Attorney Fees to the Prevailing Party in a Contract Action
Civil Code section 1717, subdivision (a), authorizes the trial court to award reasonable attorney fees to the prevailing party in a contract action if the contract specifically provides for an award of such fees.
"The party prevailing on the contract shall be the party who recovered a greater relief in the action on the contract." ( 1717, subd. (b)(1).)
However, section 1717, subdivision (b)(2), provides, "Where an action has been voluntarily dismissed or dismissed pursuant to a settlement of the case, there shall be no prevailing party for purposes of this section."

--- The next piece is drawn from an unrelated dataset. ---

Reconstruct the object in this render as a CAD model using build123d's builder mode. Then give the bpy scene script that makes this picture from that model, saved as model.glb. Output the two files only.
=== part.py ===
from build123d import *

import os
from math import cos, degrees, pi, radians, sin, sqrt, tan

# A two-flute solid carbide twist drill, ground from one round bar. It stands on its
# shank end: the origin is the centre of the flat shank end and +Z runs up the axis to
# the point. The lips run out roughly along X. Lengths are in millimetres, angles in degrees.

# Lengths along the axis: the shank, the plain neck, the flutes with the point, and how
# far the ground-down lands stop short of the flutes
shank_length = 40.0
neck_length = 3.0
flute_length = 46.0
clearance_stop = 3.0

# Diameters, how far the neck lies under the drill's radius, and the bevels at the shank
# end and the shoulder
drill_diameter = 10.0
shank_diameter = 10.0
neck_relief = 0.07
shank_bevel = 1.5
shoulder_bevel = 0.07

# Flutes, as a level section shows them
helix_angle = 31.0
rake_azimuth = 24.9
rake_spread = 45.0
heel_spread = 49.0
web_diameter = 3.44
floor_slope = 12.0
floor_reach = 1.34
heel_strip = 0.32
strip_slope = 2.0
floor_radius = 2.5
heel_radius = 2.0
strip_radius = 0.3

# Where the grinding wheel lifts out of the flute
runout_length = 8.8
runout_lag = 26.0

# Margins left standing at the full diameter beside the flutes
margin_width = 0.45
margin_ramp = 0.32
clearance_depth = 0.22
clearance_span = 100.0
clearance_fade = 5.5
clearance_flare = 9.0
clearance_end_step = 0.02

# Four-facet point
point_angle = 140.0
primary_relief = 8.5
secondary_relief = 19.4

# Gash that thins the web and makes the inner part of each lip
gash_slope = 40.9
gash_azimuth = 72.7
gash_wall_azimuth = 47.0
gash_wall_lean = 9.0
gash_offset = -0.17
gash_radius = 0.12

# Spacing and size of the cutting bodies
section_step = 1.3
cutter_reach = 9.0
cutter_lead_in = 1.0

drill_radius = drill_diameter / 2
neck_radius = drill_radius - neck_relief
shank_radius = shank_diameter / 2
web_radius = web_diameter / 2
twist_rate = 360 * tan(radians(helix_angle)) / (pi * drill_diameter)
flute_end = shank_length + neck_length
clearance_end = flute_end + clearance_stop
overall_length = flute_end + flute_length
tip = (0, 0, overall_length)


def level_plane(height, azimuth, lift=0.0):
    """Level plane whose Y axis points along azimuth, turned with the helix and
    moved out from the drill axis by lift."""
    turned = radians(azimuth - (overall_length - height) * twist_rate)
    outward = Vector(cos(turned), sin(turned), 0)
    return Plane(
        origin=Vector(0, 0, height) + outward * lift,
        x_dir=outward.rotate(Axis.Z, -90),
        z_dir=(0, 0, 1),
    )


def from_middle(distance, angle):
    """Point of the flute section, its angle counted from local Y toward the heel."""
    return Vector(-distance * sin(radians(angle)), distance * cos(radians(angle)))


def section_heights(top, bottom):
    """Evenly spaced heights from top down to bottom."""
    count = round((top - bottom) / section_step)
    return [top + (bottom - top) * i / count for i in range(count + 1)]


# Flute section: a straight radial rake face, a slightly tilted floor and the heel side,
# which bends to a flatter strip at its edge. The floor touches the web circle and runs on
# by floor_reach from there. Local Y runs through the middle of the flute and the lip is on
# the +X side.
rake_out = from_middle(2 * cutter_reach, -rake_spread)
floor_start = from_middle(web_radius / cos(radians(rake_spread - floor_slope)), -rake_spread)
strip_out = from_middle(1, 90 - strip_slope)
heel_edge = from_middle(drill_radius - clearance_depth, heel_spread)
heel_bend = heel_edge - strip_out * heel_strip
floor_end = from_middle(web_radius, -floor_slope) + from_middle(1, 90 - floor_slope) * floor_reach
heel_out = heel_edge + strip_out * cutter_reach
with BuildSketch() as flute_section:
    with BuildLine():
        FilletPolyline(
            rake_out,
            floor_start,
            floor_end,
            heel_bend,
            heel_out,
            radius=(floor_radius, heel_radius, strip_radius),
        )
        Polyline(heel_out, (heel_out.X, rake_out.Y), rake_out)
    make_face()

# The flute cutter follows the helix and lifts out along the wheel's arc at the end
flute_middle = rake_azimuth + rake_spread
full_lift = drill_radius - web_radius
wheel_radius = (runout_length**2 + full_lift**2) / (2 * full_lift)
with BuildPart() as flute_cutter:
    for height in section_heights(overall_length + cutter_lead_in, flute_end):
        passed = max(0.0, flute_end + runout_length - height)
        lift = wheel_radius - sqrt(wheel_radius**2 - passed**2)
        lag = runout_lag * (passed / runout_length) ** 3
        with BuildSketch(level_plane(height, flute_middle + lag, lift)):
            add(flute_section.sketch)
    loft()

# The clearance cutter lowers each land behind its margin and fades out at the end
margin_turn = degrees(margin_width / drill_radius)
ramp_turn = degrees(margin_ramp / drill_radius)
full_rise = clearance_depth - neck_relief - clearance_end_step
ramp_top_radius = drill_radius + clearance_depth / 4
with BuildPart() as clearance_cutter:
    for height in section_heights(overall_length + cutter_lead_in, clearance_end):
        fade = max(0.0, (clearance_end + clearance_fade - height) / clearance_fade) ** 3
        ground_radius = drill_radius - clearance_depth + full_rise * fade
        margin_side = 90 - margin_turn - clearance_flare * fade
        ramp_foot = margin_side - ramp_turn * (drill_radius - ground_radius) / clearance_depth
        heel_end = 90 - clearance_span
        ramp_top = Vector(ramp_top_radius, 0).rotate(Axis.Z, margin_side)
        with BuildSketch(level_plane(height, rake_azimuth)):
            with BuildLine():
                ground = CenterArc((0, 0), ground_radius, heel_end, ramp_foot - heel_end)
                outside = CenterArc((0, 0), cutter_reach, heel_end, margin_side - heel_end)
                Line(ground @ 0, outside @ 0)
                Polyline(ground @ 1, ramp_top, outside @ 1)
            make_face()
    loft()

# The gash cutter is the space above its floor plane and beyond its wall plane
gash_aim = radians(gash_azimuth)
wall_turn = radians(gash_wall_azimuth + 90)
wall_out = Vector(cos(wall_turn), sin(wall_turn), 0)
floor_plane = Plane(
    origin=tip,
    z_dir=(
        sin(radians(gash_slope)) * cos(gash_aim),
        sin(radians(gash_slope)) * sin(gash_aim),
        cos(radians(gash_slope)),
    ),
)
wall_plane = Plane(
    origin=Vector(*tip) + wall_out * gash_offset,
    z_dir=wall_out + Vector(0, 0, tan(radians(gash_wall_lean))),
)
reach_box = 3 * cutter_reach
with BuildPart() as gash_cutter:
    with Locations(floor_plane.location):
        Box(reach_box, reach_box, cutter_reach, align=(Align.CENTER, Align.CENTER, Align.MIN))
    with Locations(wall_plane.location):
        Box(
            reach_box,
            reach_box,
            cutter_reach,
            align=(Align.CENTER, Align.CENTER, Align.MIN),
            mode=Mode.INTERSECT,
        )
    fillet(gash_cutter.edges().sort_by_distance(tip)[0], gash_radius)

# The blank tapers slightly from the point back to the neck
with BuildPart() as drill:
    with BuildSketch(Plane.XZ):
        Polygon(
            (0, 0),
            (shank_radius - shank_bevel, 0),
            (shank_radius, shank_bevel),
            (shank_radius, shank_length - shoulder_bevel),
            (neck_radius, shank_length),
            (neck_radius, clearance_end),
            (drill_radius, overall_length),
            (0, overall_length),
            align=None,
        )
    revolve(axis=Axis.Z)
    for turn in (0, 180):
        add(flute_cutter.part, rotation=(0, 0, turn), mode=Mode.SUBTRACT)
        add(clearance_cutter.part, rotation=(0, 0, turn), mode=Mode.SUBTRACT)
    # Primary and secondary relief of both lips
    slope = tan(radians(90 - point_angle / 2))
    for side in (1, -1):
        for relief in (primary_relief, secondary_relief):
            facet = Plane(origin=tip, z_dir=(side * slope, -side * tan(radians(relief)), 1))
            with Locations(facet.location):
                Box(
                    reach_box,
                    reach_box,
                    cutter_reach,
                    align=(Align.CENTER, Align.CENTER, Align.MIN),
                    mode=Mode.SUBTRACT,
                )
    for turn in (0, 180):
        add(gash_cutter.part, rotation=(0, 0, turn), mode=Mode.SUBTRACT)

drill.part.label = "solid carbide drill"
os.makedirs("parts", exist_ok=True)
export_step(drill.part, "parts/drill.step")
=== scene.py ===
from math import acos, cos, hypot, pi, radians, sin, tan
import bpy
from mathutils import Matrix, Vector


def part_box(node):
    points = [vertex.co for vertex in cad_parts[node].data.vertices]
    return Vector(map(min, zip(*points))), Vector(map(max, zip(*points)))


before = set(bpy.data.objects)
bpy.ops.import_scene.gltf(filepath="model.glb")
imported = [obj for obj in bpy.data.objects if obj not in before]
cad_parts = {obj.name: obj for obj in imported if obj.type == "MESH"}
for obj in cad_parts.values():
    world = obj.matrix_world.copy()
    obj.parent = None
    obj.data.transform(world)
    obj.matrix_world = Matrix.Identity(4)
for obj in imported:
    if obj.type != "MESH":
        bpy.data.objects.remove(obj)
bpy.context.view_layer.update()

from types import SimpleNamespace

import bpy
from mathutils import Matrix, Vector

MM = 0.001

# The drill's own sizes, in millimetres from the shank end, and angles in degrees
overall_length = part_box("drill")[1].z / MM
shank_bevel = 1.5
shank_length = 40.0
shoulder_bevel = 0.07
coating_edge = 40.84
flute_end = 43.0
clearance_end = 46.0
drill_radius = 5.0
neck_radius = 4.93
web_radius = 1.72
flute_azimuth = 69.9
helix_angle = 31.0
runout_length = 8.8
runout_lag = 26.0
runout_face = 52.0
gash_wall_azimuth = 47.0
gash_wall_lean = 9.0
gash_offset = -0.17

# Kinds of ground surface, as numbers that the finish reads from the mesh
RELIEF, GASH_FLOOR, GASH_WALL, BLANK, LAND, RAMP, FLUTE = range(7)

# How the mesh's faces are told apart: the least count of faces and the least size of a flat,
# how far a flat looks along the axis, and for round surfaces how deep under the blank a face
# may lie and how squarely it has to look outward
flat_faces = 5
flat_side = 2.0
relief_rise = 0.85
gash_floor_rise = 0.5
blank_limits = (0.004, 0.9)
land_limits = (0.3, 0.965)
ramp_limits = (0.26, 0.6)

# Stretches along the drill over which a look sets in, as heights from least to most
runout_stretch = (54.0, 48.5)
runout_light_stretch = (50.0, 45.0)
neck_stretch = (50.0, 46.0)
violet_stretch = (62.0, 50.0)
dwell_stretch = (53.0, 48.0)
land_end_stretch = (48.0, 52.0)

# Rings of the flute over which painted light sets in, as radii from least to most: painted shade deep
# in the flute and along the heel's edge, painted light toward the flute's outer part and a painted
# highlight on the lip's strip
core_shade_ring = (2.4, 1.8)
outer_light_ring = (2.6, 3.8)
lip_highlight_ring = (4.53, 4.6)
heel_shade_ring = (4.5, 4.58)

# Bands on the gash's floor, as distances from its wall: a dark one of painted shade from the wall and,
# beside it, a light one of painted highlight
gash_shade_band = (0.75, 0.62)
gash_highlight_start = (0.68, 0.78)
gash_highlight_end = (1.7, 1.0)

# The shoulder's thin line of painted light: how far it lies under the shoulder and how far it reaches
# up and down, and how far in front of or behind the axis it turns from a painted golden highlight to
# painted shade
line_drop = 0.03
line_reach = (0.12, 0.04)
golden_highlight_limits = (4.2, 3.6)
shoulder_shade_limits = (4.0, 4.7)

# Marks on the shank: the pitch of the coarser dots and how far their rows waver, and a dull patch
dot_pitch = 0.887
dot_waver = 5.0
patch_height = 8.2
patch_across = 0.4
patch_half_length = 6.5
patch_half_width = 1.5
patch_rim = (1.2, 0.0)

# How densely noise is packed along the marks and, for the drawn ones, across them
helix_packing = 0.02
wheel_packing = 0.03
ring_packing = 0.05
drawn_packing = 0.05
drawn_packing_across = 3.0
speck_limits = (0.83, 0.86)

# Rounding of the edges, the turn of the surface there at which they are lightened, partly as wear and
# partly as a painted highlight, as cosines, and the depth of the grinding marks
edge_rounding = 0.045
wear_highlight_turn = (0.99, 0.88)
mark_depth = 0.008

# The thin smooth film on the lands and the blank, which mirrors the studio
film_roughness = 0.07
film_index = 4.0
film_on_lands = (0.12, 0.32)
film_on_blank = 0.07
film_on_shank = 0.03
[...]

Section 1717, subdivision (b)(2), "overrides or nullifies conflicting contractual provisions, such as provisions expressly allowing recovery of attorney fees in the event of voluntary dismissal or defining 'prevailing party' as including parties in whose favor a dismissal has been entered." (Santisas v. Goodin (1998) 17 Cal.4th 599, 617 (Santisas).)

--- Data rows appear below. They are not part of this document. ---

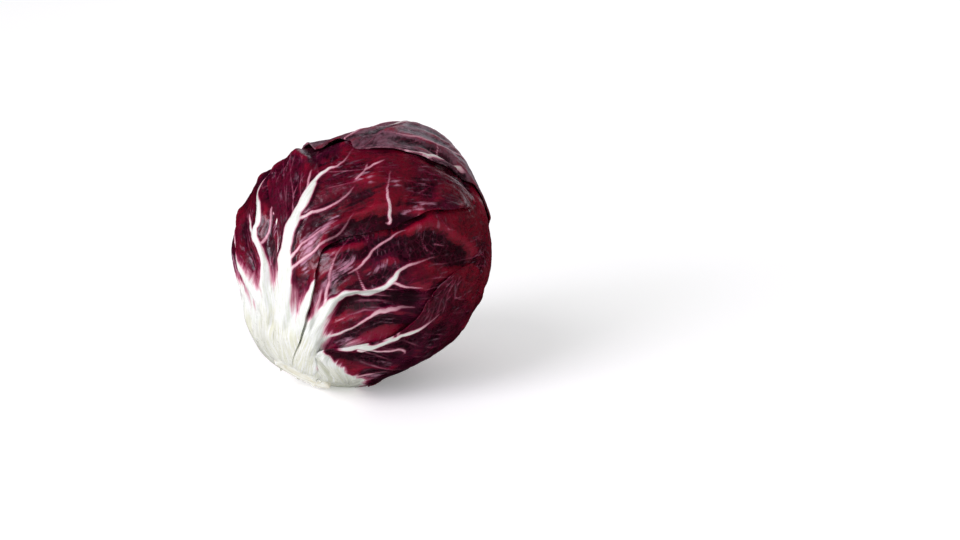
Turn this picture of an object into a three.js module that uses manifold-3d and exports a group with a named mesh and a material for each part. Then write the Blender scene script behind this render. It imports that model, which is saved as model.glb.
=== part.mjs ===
// Radicchio head of the round Chioggia type: wrapper leaves folded one over another round a dense heart,
// all growing from a short stem that is cut off flush.
// Millimetres and degrees, +Z up. The origin is the middle of the flat spot that the head rests on.
//
// The head is built in a frame of its own: its centre at the origin, its tip along +Z and its cut stem
// along -Z. A place on it is a polar angle from the stem and a turn about the axis. The whole head is then
// leaned over on to its side. Each leaf is a sheet laid under all those outside it, so that every layer keeps
// clear of the next.
import * as THREE from 'three';
import { mergeVertices } from 'three/addons/utils/BufferGeometryUtils.js';
import Module from 'manifold-3d';

// Driving dimensions
const head = {
  radius: 58.8, // outside of the wrapped leaves, round the middle
  endRadius: 66.6, // the same from the centre to the tip and to the stem
  restHeight: 60, // centre above the surface that the head rests on
};
const lean = { towards: 48.9, angle: 39.5, spin: -136.8 }; // how the head's own frame is turned
const stem = {
  cutAt: 64.5, // all these are distances below the head's centre
  shoulderAt: 42,
  rootAt: 27,
  neckAt: 24,
  domeAt: 23,
  sideAngle: 12.6, // of the cone from the centre out to the cut face
  rootRadius: 8,
  neckRadius: 4.8,
};
const socket = { clearance: 0.35, beyond: 10.5 }; // in the heart, round the stem and out past its cut face
const heart = { radius: 57, folds: 5, foldDepth: 1.8, twist: 2.2, segments: 50, rings: 38, reach: 6 };
const blade = {
  fromAngle: 13, // the leaves begin here, just clear of the stem's side
  thickness: 1.0,
  baseThickness: 2.0,
  thinsFrom: 15, // polar angles between which the thick base passes into the thin blade
  thinsTo: 55,
  gap: 0.9, // between one layer and the next
  reach: 8, // a leaf clears everything over it within this distance
  baseReach: 4.2, // the same sideways, close to the stem
  smoothing: 4,
  tipRounding: 0.22,
};
const rib = {
  height: 2.6, // of the midrib at its base
  tipHeight: 0.5,
  halfWidth: 2.8,
  sideHeight: 1.1, // of a side rib where it leaves the midrib
  outerShare: 0.3, // what is left of that at the margin
  tipShare: 0.2, // and of that near the tip
  slant: 0.15,
  pressedTo: 3.2, // how far over the ground a rib is still pressed flat, and where it is whole again
  wholeFrom: 11,
};
const margin = {
  lift: 0.6, // how far the margins stand away, from their start at one polar angle to all of it at another
  liftsFrom: 30,
  liftsTo: 70,
  curl: 0.4, // the share of the lift that comes and goes along the margin
  curls: 11,
  curlSlant: 5,
  waves: 9,
  waviness: 0.05,
};
const lobes = { height: 0.5, size: 0.11 };
// Where the outside stands out or sinks: the direction as polar angle and turn, the height and the spread
const swells = [
  { polar: 62, turn: -92, height: 2.6, spread: 0.02 },
  { polar: 44, turn: -100, height: -3, spread: 0.03 },
  { polar: 100, turn: -85, height: 2.8, spread: 0.015 },
  { polar: 126, turn: -90, height: -4.4, spread: 0.08 },
  { polar: 143, turn: -68, height: -7.5, spread: 0.04 },
  { polar: 44, turn: 98, height: -3, spread: 0.05 },
  { polar: 14, turn: 95, height: -3.5, spread: 0.02 },
];

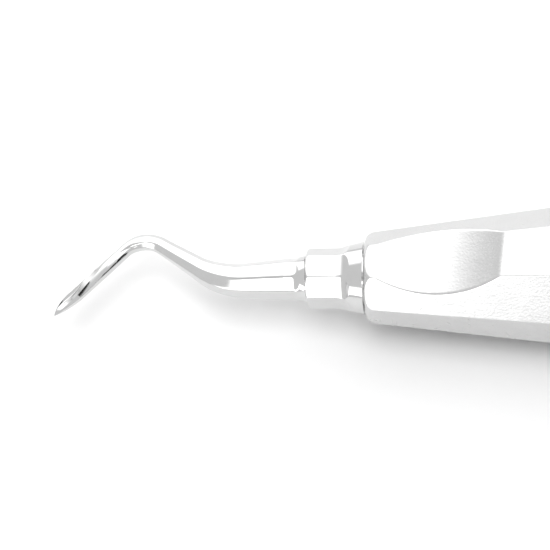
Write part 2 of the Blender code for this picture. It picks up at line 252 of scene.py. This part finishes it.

Contract claims may be joined with other causes of action that do not sound in contract. "If the voluntarily dismissed action also asserts causes of action that do not sound in contract, those causes of action are not covered by section 1717, and the attorney fee provision, depending upon its wording, may afford the defendant a contractual right, not affected by section 1717, to recover attorney fees incurred in litigating those causes of action." (Santisas, supra, 17 Cal.4th at p. 617.)

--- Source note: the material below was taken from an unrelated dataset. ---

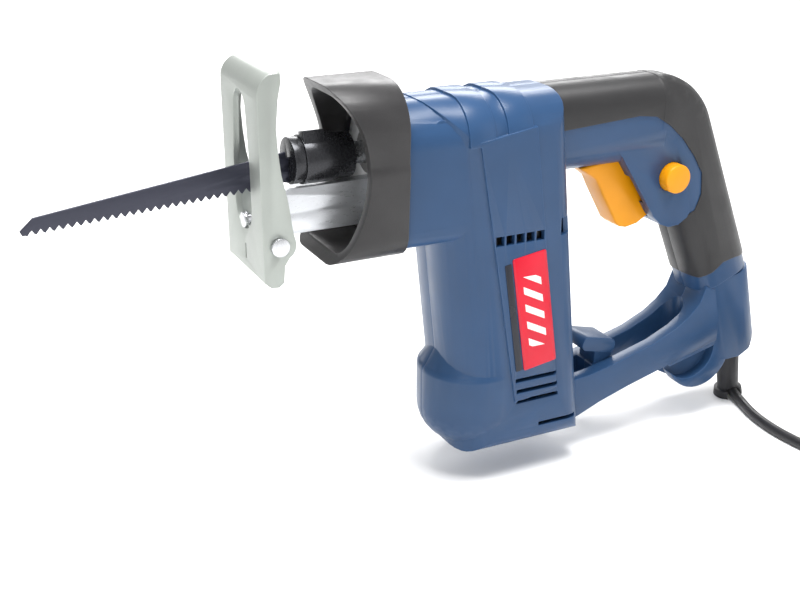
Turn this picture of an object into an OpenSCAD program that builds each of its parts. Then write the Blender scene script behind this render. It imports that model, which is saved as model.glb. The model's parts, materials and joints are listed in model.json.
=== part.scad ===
// Compact corded reciprocating saw with an upright motor and a D-handle.
// Axes: blade towards -X, up +Z, the lock button side is -Y. Millimetres.
// z = 0 is the foot of the cord guard, the lowest point of the saw.

/* [Body] */
// Width of the motor column across the saw
column_w = 60; // [54:0.5:70]
// Length of the motor column along the saw
column_l = 78; // [70:0.5:90]
// Backward lean of the motor column, from its head down to its base
column_lean = 6; // [0:0.5:10]
// Height of the flat motor base
base_z = 18; // [14:0.5:24]
// Height of the roof of the body
roof_z = 224; // [210:0.5:235]
// Width of the nose
nose_w = 57; // [52:0.5:60]
// Wall of the clamshell
wall = 2.6; // [2:0.1:3.5]
// Width of the handle
grip_w = 38; // [32:0.5:44]
// Depth of the rear leg of the handle, front to back
leg_d = 42; // [34:0.5:46]

/* [Cutting end] */
// Height of the plunger axis
axis_z = 198; // [190:0.5:205]
// Diameter of the plunger
plunger_d = 12; // [10:0.5:16]
// Full stroke of the blade
stroke = 19; // [12:0.5:30]
// Reach of the blade tip ahead of the frame origin
tip_x = 225; // [200:1:260]
// Blade height at the shoulder
blade_h = 16.6; // [12:0.2:22]
// Blade height at the tip
tip_h = 7.4; // [5:0.2:12]
// Blade thickness
blade_t = 1.3; // [0.9:0.1:2]
// Tooth pitch, 6 teeth to the inch
pitch = 4.233; // [1.4:0.001:8]
// Nose-down angle of the blade
cant = 5.6; // [0:0.1:8]
// Width of the shoe
shoe_w = 54; // [44:0.5:64]

/* [Cord] */
// Diameter of the cord
cord_d = 6.5; // [5:0.1:9]

/* [Hidden] */

$fn = 64;
col_x = 28.5;                       // middle of the motor column at half height
col_z = (base_z + roof_z) / 2;
nose_x = -44;                       // front face of the nose
nose_z = 148;                       // underside of the nose
bulge_x = 17;                       // axis of the rounded motor foot
motor_x = 30;                       // motor axis
gear_x = motor_x - 27;              // crank gear axis, 9 and 36 teeth of module 1.2
pivot = [-107, 163];                // shoe pivot in X and Z
clip_x = -91;                       // front face of the blade clamp
bz0 = axis_z - 3.4;                 // blade height at the clamp face
elbow = [129, 181];               // centre of the handle's rear corner
elbow_r = 43;
leg_lean = 22.6;                    // lean of the rear leg from upright
leg_l = 104;
trig_dir = [0.906, 0.423];          // the way the trigger slides
trig_profile = [[81, 174.5], [88.5, 169.5], [93, 166], [96.5, 159], [108, 138.5], [111.5, 135.6],
  [116, 134.6], [123.5, 136], [131.5, 140.8], [112.5, 178], [106.5, 180], [95, 176.6]];
trig_gap = [[80.6, 175.2], [88.3, 169.2], [92.7, 165.8], [96.2, 158.9], [107.8, 138.2], [111.2, 135.2],
  [116, 134.2], [123.7, 135.6], [132, 140.5], [113, 178.5], [106.7, 180.6], [95, 177.4]];
button_at = [139, 165];
coil_c = [261.4, -104];             // middle of the stored coil
coil_r = [22.9, 55.7];
coil_h = 13.4;
cord_path = [[215.4, -2, 6.3], [214.6, -7, 4.5], [213.2, -13, 3.6], [211.2, -20, 3.3],
  [207.8, -31, 3.3], [205.2, -44, 3.3], [204.4, -58, 3.3], [205.4, -72, 3.3], [207.2, -82, 3.3],
  [208.4, -92, 3.3], [209, -103, 3.3]];
tail_path = [[212.2, -121.9, 11], [218.5, -134.1, 13.5], [227.7, -144.1, 16.2], [239.8, -150.2, 16.7],
  [253.2, -150.8, 16.7], [266, -147, 16.7], [276.5, -139.5, 16.8], [283.5, -129, 17.8],
  [287, -118, 20.5], [288, -108, 22.8], [288, -101, 23.2]];
plug_at = [288, -87, 23.2];         // the plug lies on the coil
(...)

Because section 1717, including the definition of prevailing party, is no longer controlling, the attorney fee provision in the parties' agreement is relevant to determining both "whether the party seeking fees has 'prevailed' within the meaning of the provision and whether the type of claim is within the scope of the provision." (Exxess Electronixx v. Heger Reality Corp. (1998) 64 Cal.App.4th 698, 708.)
"If the contract allows the prevailing party to recover attorney fees but does not define 'prevailing party' or expressly either authorize or bar recovery of attorney fees in the event an action is dismissed, a court may base its attorney fees decision on a pragmatic definition of the extent to which each party has realized its litigation objectives, whether by judgment, settlement, or otherwise." (Santisas, at p. 622; see Donner Management Co. v. Schaffer (2006) 142 Cal.App.4th 1296, 1310 "In the absence of legislative direction in the attorney fees statute, the courts have concluded that a rigid definition of prevailing party should not be used. Rather, prevailing party status should be determined by the trial court based on an evaluation of whether a party prevailed '"on a practical level . . . ."'".)